### THE REQUEST
Return all lines below containing the word "model".

● ● ● ● ●

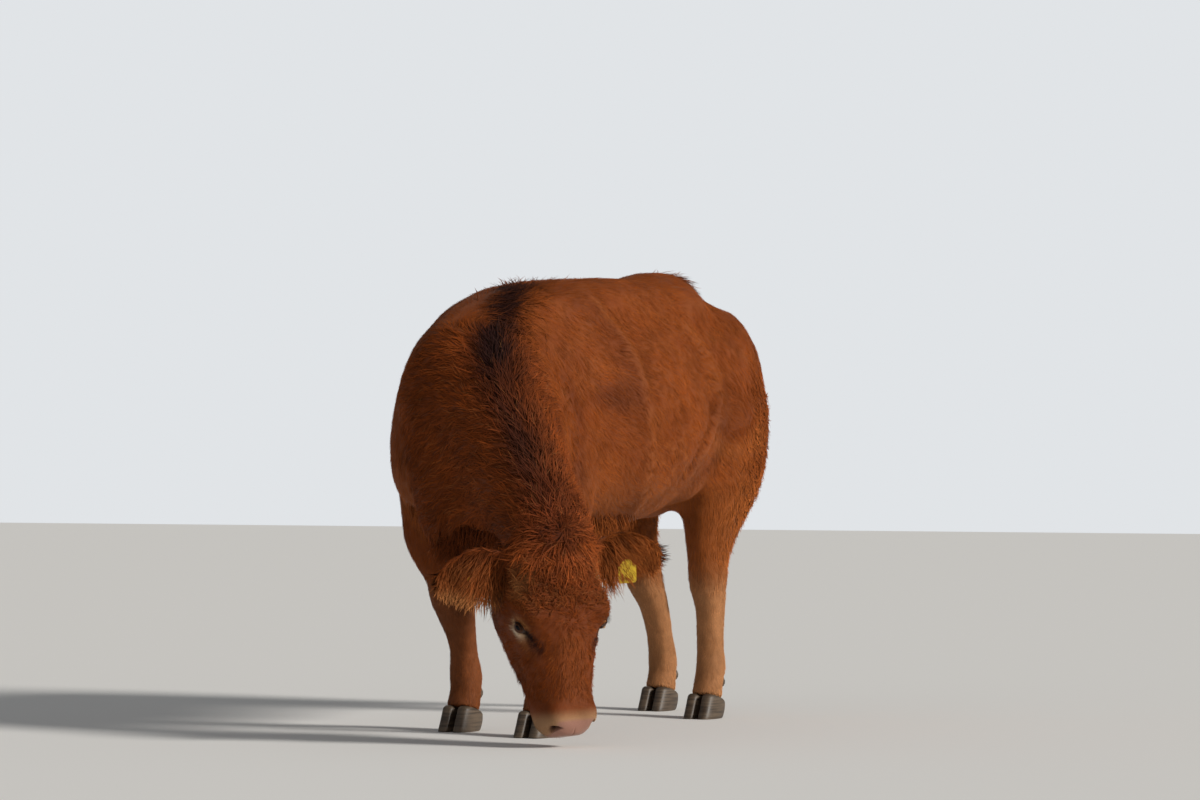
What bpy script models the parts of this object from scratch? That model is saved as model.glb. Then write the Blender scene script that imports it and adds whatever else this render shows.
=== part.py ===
"""A beef cow that grazes with its head low and turned to its left, as a still, life-size model.

Metres, +Z up. The cow faces -Y and its left side is +X. The flesh is built whole from
lofts and muscle masses, fused by a voxel remesh and smoothed, and then parted by thin
flat cuts where its parts are named. Claws, dewclaws, eyes and ear tags are solids of
their own. At the end everything moves so that the origin is the middle of the floor area.
"""

import math

import bmesh
import bpy
import numpy as np
from mathutils import Matrix, Vector

# Driving sizes
WITHERS = 1.315         # height of the back over the forelegs, head down
HIP_TOP = 1.395         # height of the sacrum
HEAD_LENGTH = 0.555     # poll to muzzle
GAP = 0.0003            # clear space left between neighbouring pieces
BARE_SKINNED = ("muzzle", "chin")

# How finely the flesh is made
VOXEL = 0.009
FLESH_TRIANGLES = 3850
HEAD_WEIGHT = 0.80       # the head is thinned this much as hard as the trunk
LEG_WEIGHT = 0.84        # and the lower legs this much
FINE_ROUNDS = 10         # smoothing everywhere
BROAD_ROUNDS = 130       # more of it on the trunk, neck and thighs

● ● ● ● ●

### THE SOLUTION
What bpy script models the parts of this object from scratch? That model is saved as model.glb. Then write the Blender scene script that imports it and adds whatever else this render shows.
"""A beef cow that grazes with its head low and turned to its left, as a still, life-size model.